Write out the complete material exactly as it stands.
** Begin **
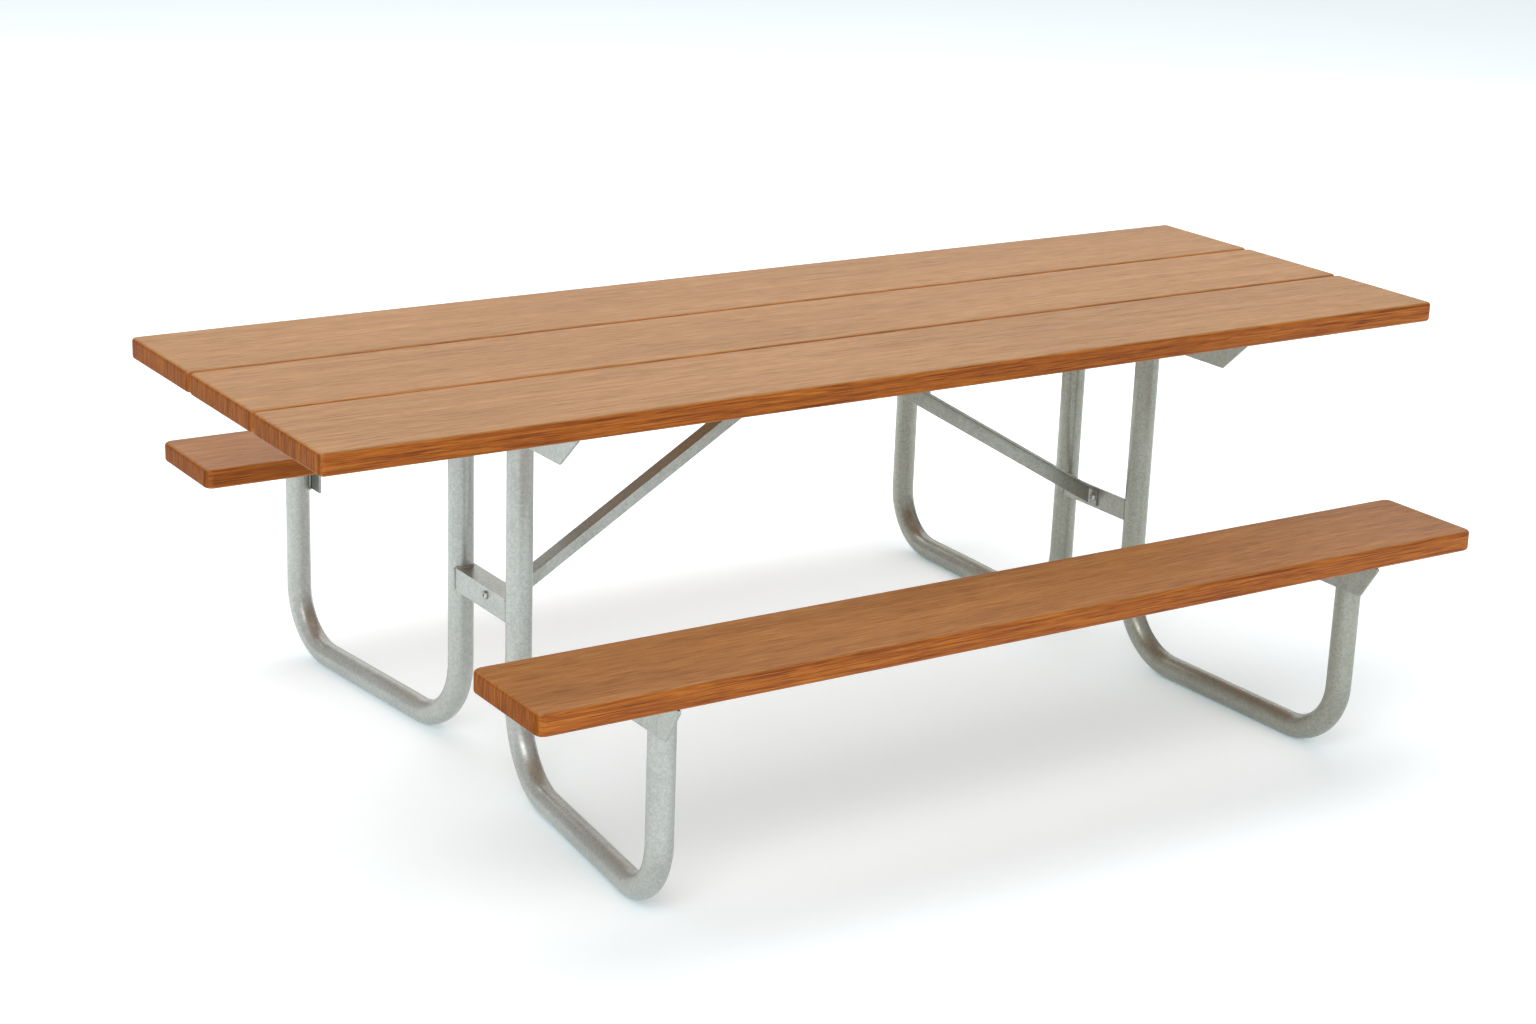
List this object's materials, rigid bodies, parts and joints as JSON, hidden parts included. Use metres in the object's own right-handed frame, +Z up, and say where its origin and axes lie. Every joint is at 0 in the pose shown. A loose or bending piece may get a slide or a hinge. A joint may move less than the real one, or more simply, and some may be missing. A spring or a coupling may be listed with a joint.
{
  "type": "picnic table",
  "caption": "Walk-through picnic table with plank top and attached plank benches on bent galvanised pipe end frames, tied by sloping angle braces.",
  "frame": {"origin": "on the ground, under the middle of the table top", "axes": "+X along the planks, +Y from the front bench to the rear bench, +Z up"},
  "size_m": [2.438, 1.638, 0.782],
  "materials": {
    "top_wood": "stained and sealed planks, light tan-orange top with fine lengthwise grain",
    "bench_wood": "stained and sealed planks, slightly darker and more saturated than the top",
    "pipe_steel": "hot-dip galvanised pipe, satin with faint mottling",
    "angle_steel": "hot-dip galvanised angle, satin with faint mottling",
    "fastener_steel": "zinc-plated fasteners"
  },
  "bodies": {
    "root": {"bench_angle_left_front": "angle_steel", "bench_angle_left_rear": "angle_steel", "bench_angle_right_front": "angle_steel", "bench_angle_right_rear": "angle_steel", "bench_plank_front": "bench_wood", "bench_plank_rear": "bench_wood", "bench_screw_left_front_1": "fastener_steel", "bench_screw_left_front_2": "fastener_steel", "bench_screw_left_rear_1": "fastener_steel", "bench_screw_left_rear_2": "fastener_steel", "bench_screw_right_front_1": "fastener_steel", "bench_screw_right_front_2": "fastener_steel", "bench_screw_right_rear_1": "fastener_steel", "bench_screw_right_rear_2": "fastener_steel", "brace_bolt_left": "fastener_steel", "brace_bolt_right": "fastener_steel", "brace_left": "angle_steel", "brace_nut_left": "fastener_steel", "brace_nut_right": "fastener_steel", "brace_right": "angle_steel", "brace_screw_left": "fastener_steel", "brace_screw_right": "fastener_steel", "centre_cleat": "angle_steel", "cleat_screw_1": "fastener_steel", "cleat_screw_2": "fastener_steel", "cleat_screw_3": "fastener_steel", "cleat_screw_4": "fastener_steel", "crosspiece_left": "angle_steel", "crosspiece_right": "angle_steel", "frame_pipe_left_front": "pipe_steel", "frame_pipe_left_rear": "pipe_steel", "frame_pipe_right_front": "pipe_steel", "frame_pipe_right_rear": "pipe_steel", "top_angle_left": "angle_steel", "top_angle_right": "angle_steel", "top_plank_front": "top_wood", "top_plank_middle": "top_wood", "top_plank_rear": "top_wood", "top_screw_left_1": "fastener_steel", "top_screw_left_2": "fastener_steel", "top_screw_left_3": "fastener_steel", "top_screw_left_4": "fastener_steel", "top_screw_left_5": "fastener_steel", "top_screw_left_6": "fastener_steel", "top_screw_right_1": "fastener_steel", "top_screw_right_2": "fastener_steel", "top_screw_right_3": "fastener_steel", "top_screw_right_4": "fastener_steel", "top_screw_right_5": "fastener_steel", "top_screw_right_6": "fastener_steel"}
  },
  "joints": []
}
** End **
▶ **EXPECTED ANSWER**:
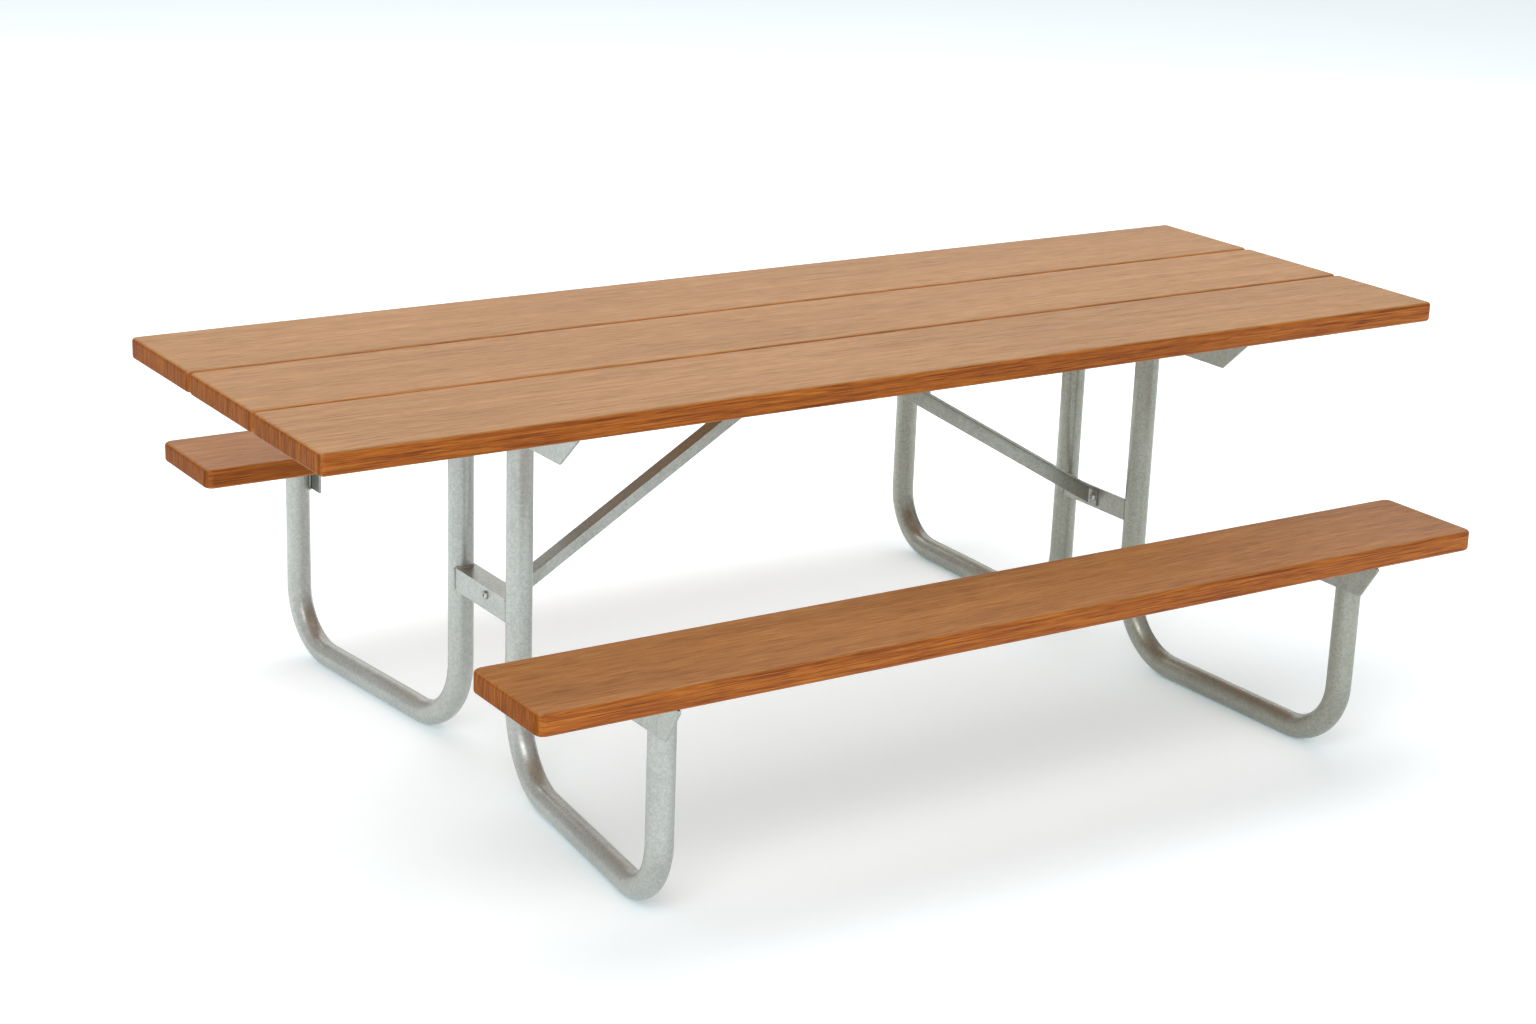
List this object's materials, rigid bodies, parts and joints as JSON, hidden parts included. Use metres in the object's own right-handed frame, +Z up, and say where its origin and axes lie. Every joint is at 0 in the pose shown. A loose or bending piece may get a slide or a hinge. A joint may move less than the real one, or more simply, and some may be missing. A spring or a coupling may be listed with a joint.
{
  "type": "picnic table",
  "caption": "Walk-through picnic table with plank top and attached plank benches on bent galvanised pipe end frames, tied by sloping angle braces.",
  "frame": {"origin": "on the ground, under the middle of the table top", "axes": "+X along the planks, +Y from the front bench to the rear bench, +Z up"},
  "size_m": [2.438, 1.638, 0.782],
  "materials": {
    "top_wood": "stained and sealed planks, light tan-orange top with fine lengthwise grain",
    "bench_wood": "stained and sealed planks, slightly darker and more saturated than the top",
    "pipe_steel": "hot-dip galvanised pipe, satin with faint mottling",
    "angle_steel": "hot-dip galvanised angle, satin with faint mottling",
    "fastener_steel": "zinc-plated fasteners"
  },
  "bodies": {
    "root": {"bench_angle_left_front": "angle_steel", "bench_angle_left_rear": "angle_steel", "bench_angle_right_front": "angle_steel", "bench_angle_right_rear": "angle_steel", "bench_plank_front": "bench_wood", "bench_plank_rear": "bench_wood", "bench_screw_left_front_1": "fastener_steel", "bench_screw_left_front_2": "fastener_steel", "bench_screw_left_rear_1": "fastener_steel", "bench_screw_left_rear_2": "fastener_steel", "bench_screw_right_front_1": "fastener_steel", "bench_screw_right_front_2": "fastener_steel", "bench_screw_right_rear_1": "fastener_steel", "bench_screw_right_rear_2": "fastener_steel", "brace_bolt_left": "fastener_steel", "brace_bolt_right": "fastener_steel", "brace_left": "angle_steel", "brace_nut_left": "fastener_steel", "brace_nut_right": "fastener_steel", "brace_right": "angle_steel", "brace_screw_left": "fastener_steel", "brace_screw_right": "fastener_steel", "centre_cleat": "angle_steel", "cleat_screw_1": "fastener_steel", "cleat_screw_2": "fastener_steel", "cleat_screw_3": "fastener_steel", "cleat_screw_4": "fastener_steel", "crosspiece_left": "angle_steel", "crosspiece_right": "angle_steel", "frame_pipe_left_front": "pipe_steel", "frame_pipe_left_rear": "pipe_steel", "frame_pipe_right_front": "pipe_steel", "frame_pipe_right_rear": "pipe_steel", "top_angle_left": "angle_steel", "top_angle_right": "angle_steel", "top_plank_front": "top_wood", "top_plank_middle": "top_wood", "top_plank_rear": "top_wood", "top_screw_left_1": "fastener_steel", "top_screw_left_2": "fastener_steel", "top_screw_left_3": "fastener_steel", "top_screw_left_4": "fastener_steel", "top_screw_left_5": "fastener_steel", "top_screw_left_6": "fastener_steel", "top_screw_right_1": "fastener_steel", "top_screw_right_2": "fastener_steel", "top_screw_right_3": "fastener_steel", "top_screw_right_4": "fastener_steel", "top_screw_right_5": "fastener_steel", "top_screw_right_6": "fastener_steel"}
  },
  "joints": []
}